Instagram can be a really wonderful place. I’ve found so many artists whose work stuns and truly inspires me. I’ve found so many people there that I’m sure I would be great friends with if we met in real life. I’ve followed so many people whose rosy-cheeked, vintage-dressed flock of children make me think #familygoals. And I’ve made connections with kindred spirits who actually have reciprocated warmly. But it’s also a weird place when it starts making you wish you could unrealistically be bosom friends with one hundred other people. And it’s weird when you start desiring to be more like someone based on the fact that their children only have wooden toys rather than for some real virtue they possess.

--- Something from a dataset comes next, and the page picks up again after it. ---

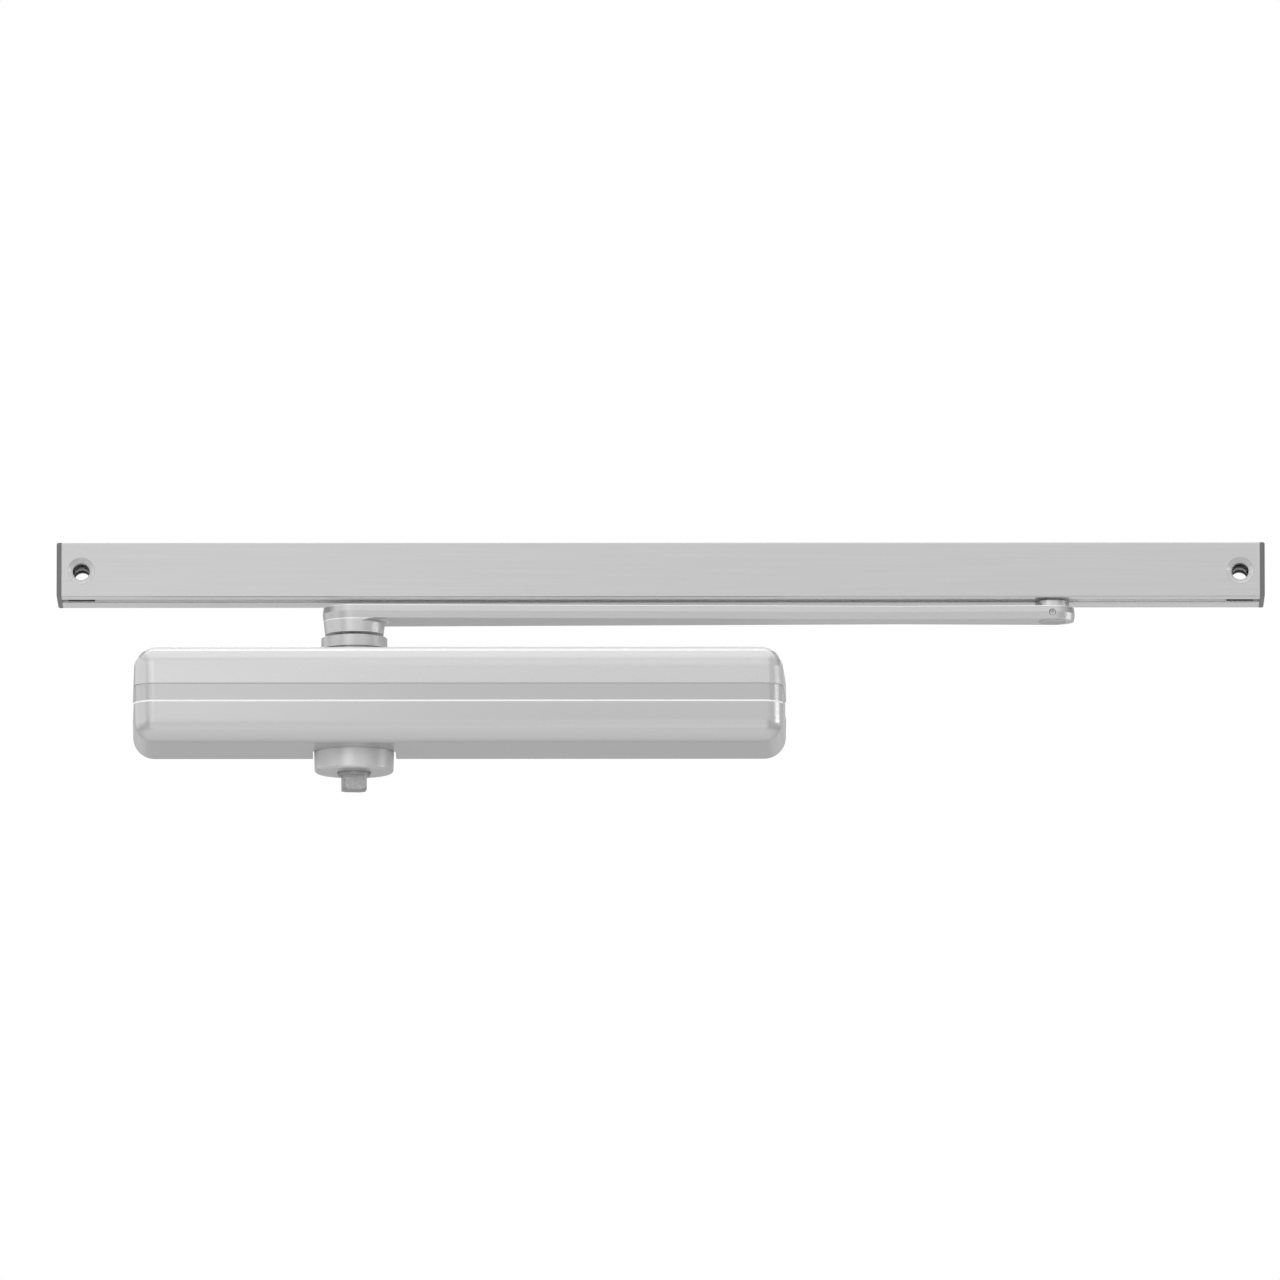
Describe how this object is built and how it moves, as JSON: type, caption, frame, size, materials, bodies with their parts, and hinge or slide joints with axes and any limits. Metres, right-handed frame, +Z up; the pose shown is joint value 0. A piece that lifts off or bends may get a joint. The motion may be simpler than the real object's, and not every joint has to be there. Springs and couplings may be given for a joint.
{
  "type": "door closer",
  "caption": "Surface-mounted door closer: a rounded silver cover over a sprung rack-and-pinion body, with a one-piece arm whose slider runs in a slotted track rail.",
  "frame": {"origin": "centre of the body's four mounting screws, on the face of the door (Y = 0)", "axes": "+X along the cover and the track, towards the arm's slider end with the door closed; +Y into the door, away from the cover's front; +Z up, towards the track"},
  "size_m": [0.556, 0.061, 0.1136],
  "materials": {
    "cover_paint": "silver painted moulding, satin",
    "silver_paint": "silver paint over turned metal, satin",
    "arm_paint": "silver paint over a forging, satin",
    "track_aluminium": "silver anodised extrusion, satin",
    "cast_alloy": "as cast with machined bores",
    "bare_steel": "bare turned steel",
    "bright_steel": "ground steel",
    "spring_steel": "oil tempered wire",
    "zinc_steel": "zinc plated",
    "valve_brass": "turned brass",
    "black_rubber": "matte",
    "black_plastic": "moulded, satin",
    "dark_plastic": "moulded, matte",
    "white_nylon": "moulded nylon, semi-gloss"
  },
  "bodies": {
    "closer_body": {"cover": "cover_paint", "body_casting": "cast_alloy", "left_end_plug": "zinc_steel", "right_end_plug": "zinc_steel", "end_plug_seals": "black_rubber", "upper_bearing": "bright_steel", "lower_bearing": "bright_steel", "shaft_seals": "black_rubber", "upper_gland_nut": "silver_paint", "lower_bearing_cap": "silver_paint", "adjusting_screw_seal": "black_rubber", "closing_spring": "spring_steel"},
    "spindle_and_arm": {"spindle": "bare_steel", "arm": "arm_paint", "arm_screw": "zinc_steel", "slider_stud": "zinc_steel", "stud_set_screw": "zinc_steel", "stud_washer": "zinc_steel"},
    "rack_piston": {"piston": "bright_steel", "piston_seal": "black_rubber", "check_ball": "bright_steel", "check_retainer": "valve_brass"},
    "slider": {"slider_block": "white_nylon"},
    "track": {"track_rail": "track_aluminium", "left_track_cap": "dark_plastic", "right_track_cap": "dark_plastic"},
    "adjuster": {"spring_adjusting_screw": "zinc_steel"},
    "seat": {"spring_seat": "zinc_steel"},
    "closing_valve": {"closing_speed_valve": "valve_brass", "closing_valve_seal": "black_rubber"},
    "latch_valve": {"latch_speed_valve": "valve_brass", "latch_valve_seal": "black_rubber"},
    "backcheck_valve_screw": {"backcheck_valve": "valve_brass", "backcheck_valve_seal": "black_rubber"}
  },
  "joints": [
    {"name": "spindle_turn", "type": "hinge", "parent": "closer_body", "child": "spindle_and_arm", "pos_m": [-0.0483, -0.0205, 0], "axis": [0, 0, 1], "range_deg": [0, 150], "stiffness_Nm_per_rad": 5.5, "springref_deg": -126.05},
    {"name": "piston_travel", "type": "slide", "parent": "closer_body", "child": "rack_piston", "axis": [1, 0, 0], "range_m": [0, 0.0236], "deforming": ["closing_spring"]},
    {"name": "slider_pivot", "type": "hinge", "parent": "spindle_and_arm", "child": "slider", "pos_m": [0.2731, -0.0205, 0.057], "axis": [0, 0, 1], "range_deg": [-90, 90]},
    {"name": "track_slide", "type": "slide", "parent": "slider", "child": "track", "axis": [1, 0, 0], "range_m": [-0.06, 0.4205]},
    {"name": "adjuster_turn", "type": "hinge", "parent": "closer_body", "child": "adjuster", "pos_m": [0.1, -0.032, 0], "axis": [1, 0, 0], "range_deg": [0, 1800]},
    {"name": "seat_travel", "type": "slide", "parent": "closer_body", "child": "seat", "axis": [-1, 0, 0], "range_m": [0, 0.00625], "deforming": ["closing_spring"]},
    {"name": "closing_valve_turn", "type": "hinge", "parent": "closer_body", "child": "closing_valve", "pos_m": [-0.018, -0.05, -0.0132], "axis": [0, -1, 0], "range_deg": [-360, 360]},
    {"name": "latch_valve_turn", "type": "hinge", "parent": "closer_body", "child": "latch_valve", "pos_m": [-0.08, -0.05, -0.0132], "axis": [0, -1, 0], "range_deg": [-360, 360]},
    {"name": "backcheck_valve_turn", "type": "hinge", "parent": "closer_body", "child": "backcheck_valve_screw", "pos_m": [0.034, -0.05, -0.0132], "axis": [0, -1, 0], "range_deg": [-360, 360]}
  ],
  "couplings": [
    {"joint": "piston_travel", "follows": "spindle_turn", "m_per_rad": 0.009},
    {"joint": "adjuster_turn", "follows": "seat_travel", "rad_per_m": 5026.5}
  ]
}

And blogs are really wonderful and weird as well. They’ve been useful to me–before I had a baby, mom blogs made me less scared of motherhood. And when I first started reading blogs in college, I became engrossed with them. I adored these hilarious, warm, and wonderful bloggers and their families. I wanted to be friends with them. But I have never been able shake a weirdness about blogging: we create spaces on the internet revolving around our lives for strangers to read and look at. It’s always been strange to me how much I know about these people’s lives who know nothing about me.
I know the defense of these things usually has to do with finding or building community and I get that and I think it can be true. But the more I’ve followed and read and liked and commented on Instagram accounts and blogs, the less I’ve actually felt a part of a real community. Because at the end of the day, is simply being one among a sea of thousands of followers of a single person who will never invest the same amount of interest in your life, really being a part of a true community?

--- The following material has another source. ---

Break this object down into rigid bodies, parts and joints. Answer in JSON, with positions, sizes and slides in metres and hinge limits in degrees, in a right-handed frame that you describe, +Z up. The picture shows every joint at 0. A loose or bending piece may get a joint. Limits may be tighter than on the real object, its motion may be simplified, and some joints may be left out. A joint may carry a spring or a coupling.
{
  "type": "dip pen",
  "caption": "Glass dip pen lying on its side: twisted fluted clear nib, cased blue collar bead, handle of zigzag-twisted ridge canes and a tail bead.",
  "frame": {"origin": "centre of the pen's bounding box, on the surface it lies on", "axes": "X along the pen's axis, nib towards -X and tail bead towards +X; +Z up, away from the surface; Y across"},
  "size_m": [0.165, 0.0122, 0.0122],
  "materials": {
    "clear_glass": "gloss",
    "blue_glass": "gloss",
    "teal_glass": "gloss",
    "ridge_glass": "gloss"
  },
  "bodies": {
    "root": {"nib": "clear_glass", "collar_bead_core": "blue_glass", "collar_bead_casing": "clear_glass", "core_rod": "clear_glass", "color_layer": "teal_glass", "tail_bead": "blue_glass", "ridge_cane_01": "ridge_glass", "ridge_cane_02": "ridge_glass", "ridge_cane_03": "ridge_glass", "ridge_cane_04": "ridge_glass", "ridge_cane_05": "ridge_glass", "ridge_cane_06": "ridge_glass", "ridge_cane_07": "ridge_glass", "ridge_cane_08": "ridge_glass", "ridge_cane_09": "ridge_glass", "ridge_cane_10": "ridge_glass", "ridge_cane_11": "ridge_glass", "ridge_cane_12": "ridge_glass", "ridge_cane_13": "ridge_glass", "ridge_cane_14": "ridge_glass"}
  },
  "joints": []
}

I do like the escape to beautiful images that Instagram affords me. But I’ve been realizing more and more how such a seemingly harmless thing as infinitely scrolling through lovely images can fill up your mind leaving little room for more important things. How beautifully styled pictures of bloggers homes and children, these little pieces of beauty from everday life, can in fact create an aesthetic glut. Along these lines, I recently read and was gripped by Maria Popova’s commentary on Susan Sontag’s collection of essays, “On Photography”:
“the social media photostream — the ultimate attempt to control, frame, and package our lives — our idealized lives — for presentation to others, and even to ourselves. The aggression Sontag sees in this purposeful manipulation of reality through the idealized photographic image applies even more poignantly to the aggressive self-framing we practice as we portray ourselves pictorially on Facebook, Instagram, and the like:
Images which idealize (like most fashion and animal photography) are no less aggressive than work which makes a virtue of plainness (like class pictures, still lifes of the bleaker sort, and mug shots). There is an aggression implicit in every use of the camera.
Online, thirty-some years after Sontag’s observation, this aggression precipitates a kind of social media violence of self-assertion — a forcible framing of our identity for presentation, for idealization, for currency in an economy of envy.”
There’s nothing wrong with reading a blogger’s tips for surviving the newborn phase or seeing a beautiful image of architecture with some poetic caption or reading a meme that makes you laugh. But dozens and dozens of mildly useful blogposts and hundreds and hundreds of decreasingly inspiring Instagram squares and thousands and thousands of sort of entertaining Facebook statuses and memes can make for a fractured, poisoned attention and soul.
I’m not writing this as an admonition for using Instagram at all or for following someone who has a large following. I don’t think every Instagram account I follow needs to involve a tangible friendship between me and the person. And this isn’t a completely cyncial diatribe about the impersonality of the Internet. I absolutely believe true friendships can arise out of the Internet. And I think those friendships can form without you having to hand over your entire attention to the mercy of social media.
But because it feels like I have been handing my entire attention over to social media and have come out exhausted by the aesthetic aggression of it all, I’ve been making a few resolutions for a smaller circle and a clearer vision:
-Cutting back on the sheer amount of instagrammers I follow and the amount of blogs I read no matter how harmless or even helpful they are. If I’m not really compelled to what the person is saying, I need to silence that source of noise in my life.
-Delete Facebook. I’ve deactivated it for now but I think I really need it dunzo. I know people who have either completely deleted their Facebook accounts or have never had one and their lives don’t seem lacking in any way.
-Carve out a specific block of time each week for writing letters and thank you notes.
-Actually work on some sort of prayer life.
-Read or clean or memorize poetry or do Slovak language flashcards while Leo’s playing independently instead of being on my phone.
-Write, paint, or practice self-care during Leo’s naptime or after bedtime rather than just vegging on social media or watching Netflix.
-Become more involved at my parish.
I’ve been listening to Emma on audiobook these days and I’m so struck by smallness and the intimacy of the communities Jane Austen creates. There’s certainly more occasions for annoyance or frustration with a small community of flesh and blood people than a wide community spread thousands of miles apart hidden behind or filtered through smartphones. But there’s also so many more occasions for growth and real affection for one’s neighbors. And that’s the sort of community I want to be more a part of.
So since I like to pick other peoples brains: has social media improved your life or has it been more problematic? Have you developed worthwhile friendships through it? How do you keep it from being an energy-sucker? And do you think there’s something necessarily artificial or aggressive about it?